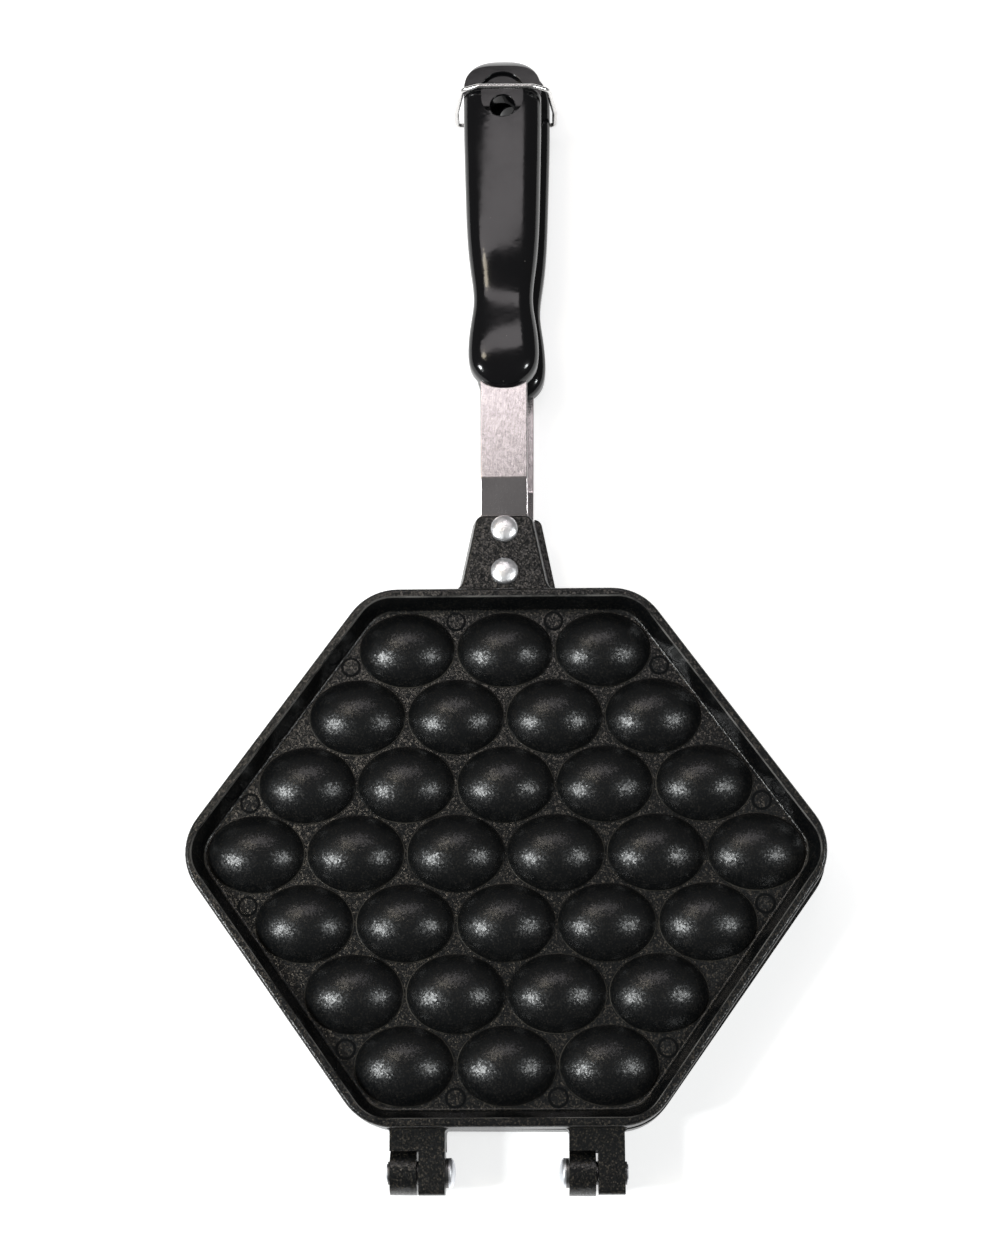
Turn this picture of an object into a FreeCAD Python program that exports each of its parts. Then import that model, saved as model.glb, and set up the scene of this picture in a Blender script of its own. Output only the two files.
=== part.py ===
import FreeCAD, Part
import math
import os
import re

import Sketcher

# An egg waffle pan: two equal cast aluminium halves, closed face to face on a double hinge.
# Each half is drawn with the parting plane at z = 0, its outer side up, the hinge axis on the
# X axis and the handle towards +Y. The lower half is the same drawing turned over.

# Driving sizes in millimetres, angles in degrees
SIZES = {
    # cups and the bulges that they make on the outer side
    "cup_pitch": 34.5,
    "row_pitch": 24.1,
    "cup_half_width": 16.1,
    "cup_half_length": 12.5,
    "bulge_wall": 2.3,
    "bulge_sink": 0.3,
    "bulge_root": 0.15,
    # plate and rim of a half
    "half_thickness": 15.5,
    "recess_depth": 2.0,
    "floor_thickness": 5.0,
    "rim_margin": 6.9,
    "rim_width": 2.8,
    "rim_slope_run": 3.2,
    "rim_edge_radius": 1.2,
    "floor_edge_radius": 1.0,
    "corner_radius": 20.0,
    "land_width": 7.2,
    "ejector_radius": 3.1,
    "ejector_height": 0.25,
    # hinge lugs and knuckles
    "hinge_reach": 14.3,
    "hinge_spacing": 60.0,
    "lug_width": 18.5,
    "lug_height": 8.0,
    "lug_end": 7.0,
    "lug_root": 6.0,
    "lug_root_radius": 1.5,
    "knuckle_radius": 7.3,
    "knuckle_edge_radius": 1.5,
    "knuckle_gap": 0.84,
    "knuckle_clearance": 0.4,
    # hinge pins and washers
    "pin_radius": 2.5,
    "pin_play": 0.25,
    "play_angle": 0.25,
    "pin_head_radius": 5.0,
    "pin_head_rim": 0.5,
    "pin_head_height": 2.3,
    "pin_tail_radius": 3.0,
    "pin_tail_height": 0.4,
    "washer_seat": 0.1,
    "washer_bore_play": 0.1,
    "head_washer_radius": 4.9,
    "head_washer_thickness": 1.0,
    "tail_washer_radius": 3.8,
    "tail_washer_thickness": 0.7,
    "spacer_radius": 3.9,
    "spacer_thickness": 0.6,
    # tongue that carries the handle strap
    "tongue_length": 30.1,
    "tongue_height": 10.2,
    "tongue_end_half_width": 11.0,
    "tongue_root_half_width": 18.1,
    "tongue_root": 4.3,
    "tongue_draft": 9.0,
    "tongue_corner_radius": 3.0,
    "tongue_root_radius": 6.0,
    "tongue_edge_radius": 1.0,
    # strap and its rivets
    "strap_width": 17.0,
    "strap_thickness": 1.8,
    "strap_seat": 5.2,
    "strap_rise": 4.0,
    "strap_step_run": 13.0,
    "strap_bend_radius": 3.0,
    "strap_edge_radius": 0.4,
    "strap_side_play": 0.25,
    "strap_tail": 7.0,
    "tang_length": 67.0,
    "tang_clearance": 0.1,
    "rivet_spacing": 15.8,
    "rivet_end_distance": 6.7,
    "rivet_radius": 2.5,
    "rivet_hole_play": 0.05,
    "rivet_head_radius": 4.9,
    "rivet_head_rim": 0.4,
    "rivet_head_height": 2.3,
    "rivet_tail_radius": 4.2,
    "rivet_tail_height": 1.5,
    # grip
    "grip_start": 47.3,
    "grip_length": 135.7,
    "grip_half_width": 14.6,
    "grip_inner_gap": 1.2,
    "grip_nose_length": 12.0,
    "tab_height": 9.6,
    "shoulder_radius": 24.0,
    "shoulder_setback": 14.1,
    "shoulder_edge_radius": 0.8,
    "hang_hole_width": 15.8,
    "hang_hole_length": 21.0,
    "hang_hole_end_wall": 8.2,
    "hang_hole_floor": 7.8,
    "hang_hole_mouth_radius": 0.8,
    "hang_hole_edge_radius": 0.5,
    "hang_eye_radius": 4.5,
    # grip screw
    "screw_setback": 15.0,
    "screw_radius": 2.0,
    "screw_hole_play": 0.05,
    "screw_head_radius": 3.6,
    "screw_head_height": 1.6,
    "screw_head_recess": 0.4,
    "screw_head_play": 0.3,
    "screw_length": 11.2,
    "screw_tip_gap": 0.5,
    "screw_slot_width": 0.9,
    "screw_slot_depth": 0.7,
    # locking bail
    "wire_radius": 0.9,
    "wire_bend_radius": 2.4,
    "hook_bend_radius": 1.6,
    "wire_hole_play": 0.08,
    "bail_setback": 21.1,
    "bail_lean": 3.3,
    "bail_seat_gap": 0.1,
    "bail_swing_gap": 0.3,
    "bail_left_reach": 21.0,
    "bail_right_reach": 16.3,
    "bail_shoulder_step": 2.6,
    "bail_shoulder_drop": 2.5,
    "bail_bar_step": 5.8,
    "bail_left_hook": 9.5,
    "bail_right_hook": 7.0,
    "bail_hole_depth": 5.6,
    # overrun of every cutting tool
    "overrun": 2.0,
}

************

Stated problem: Print exactly, and only, the lines beginning at the top of the listing and ending at the line with "import Sketcher".

Exercise solution:
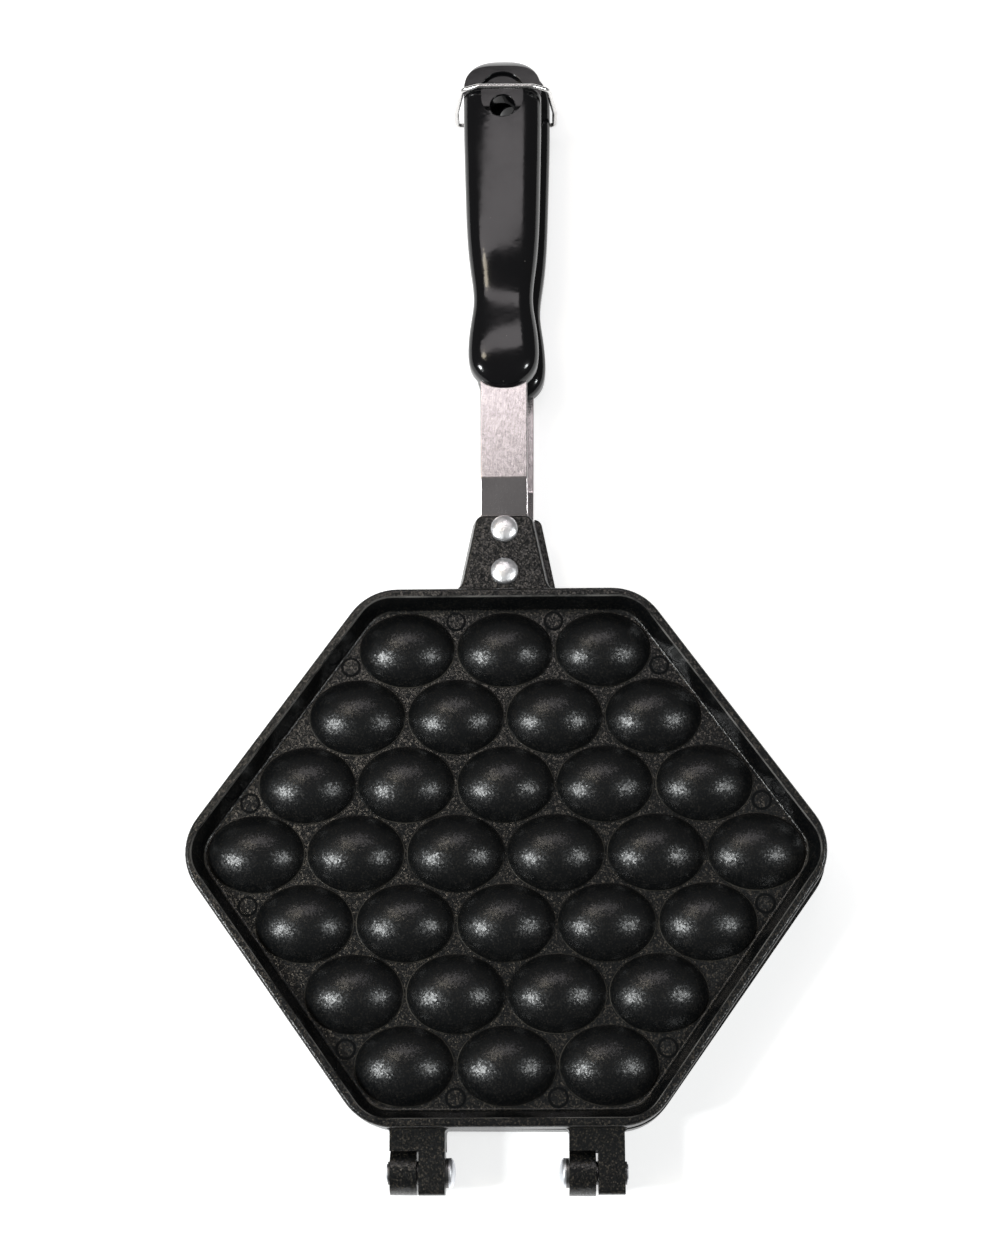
Turn this picture of an object into a FreeCAD Python program that exports each of its parts. Then import that model, saved as model.glb, and set up the scene of this picture in a Blender script of its own. Output only the two files.
=== part.py ===
import FreeCAD, Part
import math
import os
import re

import Sketcher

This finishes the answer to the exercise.